If this guy got fired for it, he might feel he has a good reason to internalize some level of hate towards gay people. If he has to learn new behavior, and has to work with some gay people now, he might actually learn to feel differently about lgbt people...and that's better than just realizing you can no longer use the "F" word either.

I agree with Tony. I'm not convinced yet by his apology, but if he continues to show a commitment to understanding why what he said was unacceptable and to educate others about the issue, that would be truly impressive.

I dislike the financial sanctions, coming from a poor background. There's something about touching a person's livelihood (whether you agree with the salary or not) that upsets me, given my past rough relationship with banks who only let you know of x/y fines and fees after you had committed the infraction.

They could've simply given him a reprimand and pressured him to voluntarily donate and work on PSA's/orientation/etc without a suspension. When straight people close to the coach and athletics at the university watch this, I just get the feeling that they will resent the LGBT community with "they made this nice man cry and went after his job/money".

It's about time that this era came to an end and his consequences ought to be whatever they would have been had he said the "N" word three times

Chitown Kev | August 3, 2009 4:00 PM

This is a step but as I have stated elsewhere it will take a more profound cultural moment before the "f-word" is on par with the "n-word" in terms of the vileness of merely saying it the popular culture.

The cult in McMackin's salary and his filming of PSA is a step in the right direction (as was the Isiah Washington episode) but, as with the "n-word" it will need a cultural moment of a far greater impact.

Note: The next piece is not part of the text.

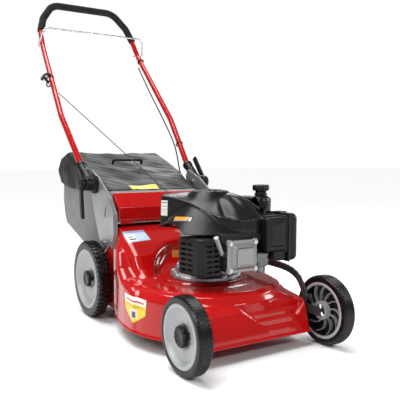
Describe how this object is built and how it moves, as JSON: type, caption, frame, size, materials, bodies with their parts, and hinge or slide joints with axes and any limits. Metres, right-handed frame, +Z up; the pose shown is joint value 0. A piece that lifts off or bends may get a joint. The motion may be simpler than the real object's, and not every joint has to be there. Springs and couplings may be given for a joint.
{
  "type": "push lawn mower",
  "caption": "Petrol push lawn mower with pressed-steel deck, vertical-shaft engine, rear grass bag and folding tubular handle with brake bail.",
  "frame": {"origin": "on the floor, at the centre of the mower's length and width", "axes": "+Z up, -Y towards the nose, +Y towards the handle, +X towards the operator's left"},
  "size_m": [0.515, 1.435, 1.222],
  "materials": {
    "red_paint": "gloss powder coat",
    "black_paint": "satin heat-proof paint",
    "grey_steel": "satin grey paint",
    "black_plastic": "fine-grained moulding",
    "black_gloss": "satin-gloss moulding",
    "silver_plastic": "silver-painted moulding",
    "orange_plastic": "moulding",
    "zinc_steel": "zinc plated",
    "bright_steel": "ground",
    "dark_steel": "blackened",
    "chrome_wire": "bright plated",
    "cast_alloy": "die cast",
    "cast_iron": "as cast",
    "tyre": "moulded tread",
    "black_rubber": "smooth",
    "foam": "closed-cell foam",
    "rope": "braided",
    "bag_cloth": "coated woven cloth",
    "filter_paper": "pleated"
  },
  "bodies": {
    "chassis": {"deck": "red_paint", "axle_bushes": "black_plastic", "handle_bracket_right": "grey_steel", "handle_bracket_left": "grey_steel", "flap_rod": "zinc_steel", "bolts": "zinc_steel", "crankcase": "cast_alloy", "cylinder_block": "cast_alloy", "valve_cover": "cast_alloy", "muffler": "dark_steel", "muffler_guard": "black_paint", "blower_housing": "black_gloss", "fuel_tank": "black_plastic", "carburettor": "cast_alloy", "air_filter_base": "black_plastic", "air_filter_element": "filter_paper", "spark_plug_boot": "bright_steel", "wire_connector": "orange_plastic", "starter_rope": "rope", "control_cable": "black_rubber"},
    "rotor": {"crankshaft": "bright_steel", "flywheel": "cast_alloy", "blade_hub": "cast_iron", "blade": "dark_steel", "blade_bolt": "zinc_steel"},
    "pulley": {"starter_pulley": "black_plastic"},
    "fuel_cap": {"fuel_cap": "black_plastic"},
    "oil_cap": {"oil_cap": "black_plastic"},
    "filter_cover": {"air_filter_cover": "black_plastic"},
    "brake_arm": {"brake_arm": "zinc_steel"},
    "flap": {"flap": "red_paint"},
    "bag": {"grass_bag": "bag_cloth", "bag_frame": "dark_steel", "bag_handle": "black_plastic"},
    "handle": {"handle_tube": "red_paint", "foam_grip": "foam", "knuckle_right": "black_plastic", "knuckle_left": "black_plastic", "cable_clips": "black_plastic", "rope_guide": "black_plastic"},
    "starter_grip": {"starter_grip": "black_plastic"},
    "cam_lever_right": {"cam_lever_right": "black_plastic"},
    "cam_lever_left": {"cam_lever_left": "black_plastic"},
    "bail": {"bail": "chrome_wire"},
    "front_axle": {"front_axle": "zinc_steel"},
    "rear_axle": {"rear_axle": "zinc_steel", "height_lever": "dark_steel"},
    "height_link": {"height_link": "dark_steel"},
    "wheel_front_right": {"wheel_front_right": "silver_plastic", "tyre_front_right": "tyre", "hub_cap_front_right": "black_plastic"},
    "wheel_front_left": {"wheel_front_left": "silver_plastic", "tyre_front_left": "tyre", "hub_cap_front_left": "black_plastic"},
    "wheel_rear_right": {"wheel_rear_right": "silver_plastic", "tyre_rear_right": "tyre", "hub_cap_rear_right": "black_plastic"},
    "wheel_rear_left": {"wheel_rear_left": "silver_plastic", "tyre_rear_left": "tyre", "hub_cap_rear_left": "black_plastic"}
  },
  "joints": [
    {"name": "crank_turn", "type": "hinge", "parent": "chassis", "child": "rotor", "pos_m": [0, -0.3384, 0.2], "axis": [0, 0, 1], "continuous": true},
    {"name": "pulley_turn", "type": "hinge", "parent": "chassis", "child": "pulley", "pos_m": [0, -0.3384, 0.384], "axis": [0, 0, 1], "range_deg": [0, 764]},
    {"name": "fuel_cap_turn", "type": "hinge", "parent": "chassis", "child": "fuel_cap", "pos_m": [0.158, -0.4084, 0.44], "axis": [0, 0, 1], "range_deg": [0, 180]},
    {"name": "oil_cap_turn", "type": "hinge", "parent": "chassis", "child": "oil_cap", "pos_m": [0.096, -0.2724, 0.24], "axis": [0, 0, 1], "range_deg": [0, 180]},
    {"name": "filter_cover_open", "type": "hinge", "parent": "chassis", "child": "filter_cover", "pos_m": [0.146, -0.5004, 0.238], "axis": [0, 1, 0], "range_deg": [0, 60]},
    {"name": "brake_arm_turn", "type": "hinge", "parent": "chassis", "child": "brake_arm", "pos_m": [-0.03, -0.2464, 0.302], "axis": [0, 0, 1], "range_deg": [-27, 0]},
    {"name": "flap_lift", "type": "hinge", "parent": "chassis", "child": "flap", "pos_m": [0, -0.0954, 0.324], "axis": [1, 0, 0], "range_deg": [0, 45], "stiffness_Nm_per_rad": 0.6, "springref_deg": -57.3},
    {"name": "bag_pull", "type": "slide", "parent": "chassis", "child": "bag", "axis": [0, 1, 0], "range_m": [0, 0.3]},
    {"name": "handle_fold", "type": "hinge", "parent": "chassis", "child": "handle", "pos_m": [0, 0.0646, 0.447], "axis": [1, 0, 0], "range_deg": [0, 125], "deforming": ["starter_rope", "control_cable"]},
    {"name": "starter_pull", "type": "slide", "parent": "handle", "child": "starter_grip", "axis": [-0.12, 0.3999, 0.9087], "range_m": [0, 0.6], "stiffness_N_per_m": 20, "springref_m": -0.2},
    {"name": "cam_right_open", "type": "hinge", "parent": "handle", "child": "cam_lever_right", "pos_m": [0, 0.0646, 0.447], "axis": [1, 0, 0], "range_deg": [0, 140]},
    {"name": "cam_left_open", "type": "hinge", "parent": "handle", "child": "cam_lever_left", "pos_m": [0, 0.0646, 0.447], "axis": [1, 0, 0], "range_deg": [-140, 0]},
    {"name": "bail_squeeze", "type": "hinge", "parent": "handle", "child": "bail", "pos_m": [0, 0.5866, 1.001], "axis": [1, 0, 0], "range_deg": [-44, 0], "stiffness_Nm_per_rad": 0.8, "springref_deg": 34.38},
    {"name": "front_height", "type": "hinge", "parent": "chassis", "child": "front_axle", "pos_m": [0, -0.5634, 0.1], "axis": [1, 0, 0], "range_deg": [-25, 25]},
    {"name": "rear_height", "type": "hinge", "parent": "chassis", "child": "rear_axle", "pos_m": [0, 0.0766, 0.128], "axis": [1, 0, 0], "range_deg": [-25, 25]},
    {"name": "link_swing", "type": "hinge", "parent": "front_axle", "child": "height_link", "pos_m": [0.205, -0.5634, 0.13], "axis": [1, 0, 0], "range_deg": [-25, 25]},
    {"name": "roll_front_right", "type": "hinge", "parent": "front_axle", "child": "wheel_front_right", "pos_m": [-0.232, -0.6184, 0.1], "axis": [1, 0, 0], "continuous": true},
    {"name": "roll_front_left", "type": "hinge", "parent": "front_axle", "child": "wheel_front_left", "pos_m": [0.232, -0.6184, 0.1], "axis": [1, 0, 0], "continuous": true},
    {"name": "roll_rear_right", "type": "hinge", "parent": "rear_axle", "child": "wheel_rear_right", "pos_m": [-0.232, 0.0216, 0.128], "axis": [1, 0, 0], "continuous": true},
    {"name": "roll_rear_left", "type": "hinge", "parent": "rear_axle", "child": "wheel_rear_left", "pos_m": [0.232, 0.0216, 0.128], "axis": [1, 0, 0], "continuous": true}
  ],
  "couplings": [
    {"joint": "pulley_turn", "follows": "starter_pull", "rad_per_m": 22.222},
    {"joint": "brake_arm_turn", "follows": "bail_squeeze", "ratio": 0.6},
    {"joint": "front_height", "follows": "rear_height", "ratio": 1},
    {"joint": "link_swing", "follows": "rear_height", "ratio": -1}
  ]
}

Remember, we only say the n-word because of the OJ Simpson case. The n-word could regularly be heard on television in the 70's and even into the 80's.

Rick Sours | August 3, 2009 5:02 PM

I must be honest, I believe that everyone should be treated with dignity and respect. I feel strongly in diversity and feel there should be zero tolerance for verb slang/slurs based on a group one belongs to.

That being said I have serious problems with anti-Gay slurs verbalized in public. To someone who is a memeber of the LBGT community, what was said is serious and extremely hurtful.

I cannot help but feel if a slug/slang had been shouted at someone who was Jewish, female, Hispanic, African-American; it would have been dealt with differently. Discrimination is when an individual or group is treated differently.

I know it is difficult for some to totally comprehend just how it feels to be in places we considered safe, open and welcoming but then have serious doubts.

Of course, all of this is coming out of the University of Hawaii which changed its mascot for football to "Warriors" from "Rainbow Warriors" because, reportedly, rainbows are "gay":

http://www.outsports.com/outreach/hawaii.htm

http://www.outsports.com/wire/norainbow.htm

It would appear that tolerance isn't the only thing not being taught at the U of H: http://en.wikipedia.org/wiki/Hawaii_Rainbow_Warriors#Graduation_Rates

i'd forgotten about the rainbow warriors - thanks for the memory, kathryn.

i have to say it's a shame to use euphemisms all the time - "n" word is "nigger" and "f" word is faggot. using the words in context isn't necessarily a slur, and isn't a faggot a burning stick, anyway? honestly, one of the best books i ever read, which influenced me as a teenager, was Dick Gregory's autobiography, which was entitled "Nigger." i suppose if someone gay came out with a similar autobiography, it might defuse the word a little bit - not make it acceptable, but perhaps make it less of a pejorative.

alex, you're right - firing the guy wouldn't have changed much, but since he now has to do penance he might learn a few things. i wouldn't be surprised to find out that one or more of his "warriors" is gay, either. wouldn't that wake him up for a minute at least?

the "gasbags" on espn will at least keep the fires burning to the point that (perhaps) we won't have so many slur-ridden press conferences in the future.

I remember playing football in HS in Houston Texas. None of our coaches ever used a homophobic remark in my presence and only one did say anything that could be construed as transphobic and that was concerning a kid who was a mountain and already knew that he was a bit on the feminine side of things and the kid was there and made those jokes himself sometimes. Occasionally they would say sexist things. This was, early 80s.
When I was still competing in martial arts tournaments at a pro level my coach never made any sexists, homophobic or transphobic remarks in class. He would occasionally joke around in private but it wasn't denigrating just noting whomever I was dating and my proclivity to go dancing nightly.
There are certainly some excellent coaches out there but not all of them and there have always been a some who are good and do not do these things.